Request: Repeat only the lines from the one containing "box = node.Shape.BoundBox" through the one containing "obj.parent = empty", exactly as written, both ends included.
## begin
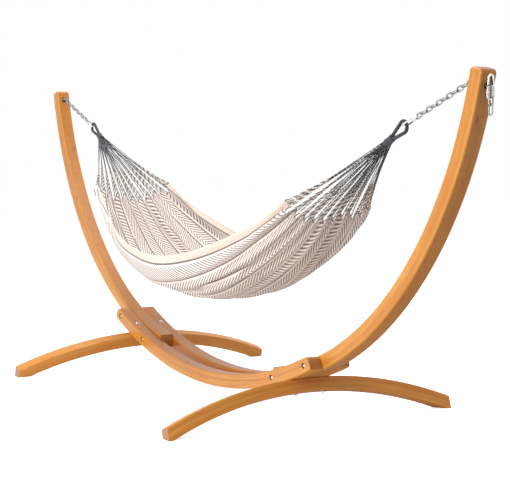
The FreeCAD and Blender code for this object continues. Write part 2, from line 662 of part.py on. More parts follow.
def make_tag():
    """A small cloth label that hangs on the left end of the front edge, just off the cloth."""
    top = cloth_point(TAG_PLACE, -1)
    along = (cloth_point(TAG_PLACE + 0.02, -1) - cloth_point(TAG_PLACE - 0.02, -1)).normalize()
    outward = (cloth_point(TAG_PLACE, TAG_SIDE) - top).cross(along).normalize()
    width, thickness = size("tag_width"), size("tag_thickness")
    tag = Part.makeBox(width, size("tag_drop"), thickness, V(-width / 2, -size("tag_rise"), 0))
    start = top + outward * (size("cloth_thickness") / 2 + size("tag_standoff"))
    tag.Placement = frame_placement(start, along, along.cross(outward))
    feature("edge_tag", [tag])


# ---------------------------------------------------------------- assembly

def build():
    make_arm("right_arm", False)
    make_arm("left_arm", True)
    make_rail("front_rail", False)
    make_rail("rear_rail", True)
    make_crossbar("right_crossbar", False)
    make_crossbar("left_crossbar", True)
    through_fasteners()
    crossbar_fasteners()
    cloth = make_cloth()
    for side, turned in (("right", False), ("left", True)):
        make_chains(side, turned)
        make_hooks(side, turned)
        whipping, neck_end = make_eye(side, turned)
        make_cords(side, whipping, neck_end, cloth, turned)
    make_tag()
    doc.recompute()


def export():
    for thing in doc.Objects:
        if "Invalid" in thing.State or "Error" in thing.State:
            raise RuntimeError(f"{thing.Name} failed: {thing.State}")
    nodes = [thing for thing in doc.Objects
             if thing.TypeId == "PartDesign::Body" or thing.TypeId == "Part::Feature"]
    for node in nodes:
        if node.Shape.isNull() or not node.Shape.isValid():
            raise RuntimeError(f"{node.Label} has no valid shape")
    os.makedirs("parts", exist_ok=True)
    for node in nodes:
        node.Shape.exportStep(f"parts/{node.Label}.step")
        box = node.Shape.BoundBox
        print(f"{node.Label}: {len(node.Shape.Solids)} solids, {box.XLength:.0f} x {box.YLength:.0f} x "
              f"{box.ZLength:.0f} mm")


build()
export()
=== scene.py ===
"""Looks for a cotton hammock on an arched larch stand: wood, steel, ropes, fringe and cloth."""

import json
import random
from math import acos, atan2, cos, pi, radians, sin, sqrt

import bpy
from mathutils import Matrix, Vector, noise


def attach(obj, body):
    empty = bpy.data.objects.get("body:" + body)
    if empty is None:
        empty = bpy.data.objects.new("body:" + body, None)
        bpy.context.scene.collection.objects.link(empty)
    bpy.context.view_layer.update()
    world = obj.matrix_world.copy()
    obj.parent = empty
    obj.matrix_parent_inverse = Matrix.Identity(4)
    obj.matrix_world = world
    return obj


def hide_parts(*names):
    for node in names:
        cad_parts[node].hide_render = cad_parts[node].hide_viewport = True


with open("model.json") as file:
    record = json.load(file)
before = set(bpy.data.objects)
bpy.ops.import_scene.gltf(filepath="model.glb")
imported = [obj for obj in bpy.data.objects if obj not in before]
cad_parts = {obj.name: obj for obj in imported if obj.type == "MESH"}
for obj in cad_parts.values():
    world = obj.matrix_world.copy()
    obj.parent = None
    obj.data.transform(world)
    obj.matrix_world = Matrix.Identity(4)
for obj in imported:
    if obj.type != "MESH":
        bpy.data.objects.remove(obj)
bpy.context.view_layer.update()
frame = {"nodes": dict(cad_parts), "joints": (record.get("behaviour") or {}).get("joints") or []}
SIDES = {"left": -1, "right": 1}

# Stand, in metres: centres of the arcs that the beams follow, as in the frame.
ARM_CENTRE_X, ARM_CENTRE_Z, ARM_INNER = 0.3254, 1.887, 1.700
RAIL_CENTRE_Z, RAIL_INNER = 2.6178, 2.500
BAR_TILT, BAR_TOP, BAR_CROWN, BAR_DEPTH = radians(18.5), 1.820, 0.003, 0.062
BAR_SEAT_X, BAR_SEAT_Z = 0.8142, 0.1844

# Larch boards and their grain, in metres.
LAYER = 0.0115  # thickness of one board in a laminated beam
PITH_BELOW, PITH_ASIDE = 0.025, 0.05  # where the heart of the log lies from a board
RING_GAP = 0.005  # rings are about 2 mm apart in larch and are drawn wider so that they show
RING_WANDER = 0.022

# Cloth, in metres.
CLOTH_FLAT = (1.15, 2.22)
HALF_LENGTH = 1.0
HEM = 0.045
BANDS = 10
BAND = (CLOTH_FLAT[0] - 2 * HEM) / BANDS
MID_HALF_WIDTH, END_HALF_WIDTH = 0.420, 0.225
MID_EDGE, END_EDGE = 0.700, 0.985  # height of the two long edges
MID_DEPTH, END_DEPTH = 0.235, 0.085
BELLY, RISE, TUCK, SQUARING = 2.2, 1.9, 0.06, 0.9  # how the hanging curves bend
FOLD, END_FOLD = 0.0045, 0.0200
FOLDS_START = 0.25  # the deep folds grow from here towards the ends, as a share of the half length
WRINKLE, FINE_WRINKLE = 0.020, 0.006
SCALLOP, SCALLOPS_START = 0.013, 0.9
THICKNESS = 0.0016
HEM_CORD = 0.0014
SECTION_STEPS = 96
ROWS, COLUMNS = 200, 180

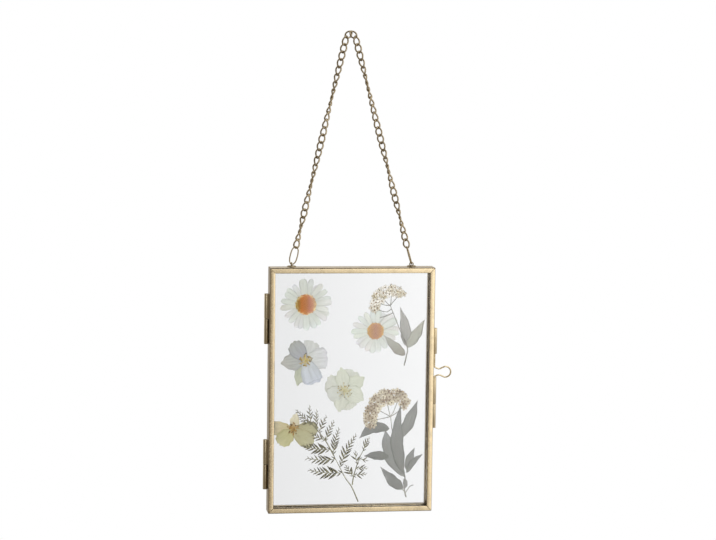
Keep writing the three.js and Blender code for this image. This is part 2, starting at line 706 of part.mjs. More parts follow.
## end
Finished exercise:
        box = node.Shape.BoundBox
        print(f"{node.Label}: {len(node.Shape.Solids)} solids, {box.XLength:.0f} x {box.YLength:.0f} x "
              f"{box.ZLength:.0f} mm")


build()
export()
=== scene.py ===
"""Looks for a cotton hammock on an arched larch stand: wood, steel, ropes, fringe and cloth."""

import json
import random
from math import acos, atan2, cos, pi, radians, sin, sqrt

import bpy
from mathutils import Matrix, Vector, noise


def attach(obj, body):
    empty = bpy.data.objects.get("body:" + body)
    if empty is None:
        empty = bpy.data.objects.new("body:" + body, None)
        bpy.context.scene.collection.objects.link(empty)
    bpy.context.view_layer.update()
    world = obj.matrix_world.copy()
    obj.parent = empty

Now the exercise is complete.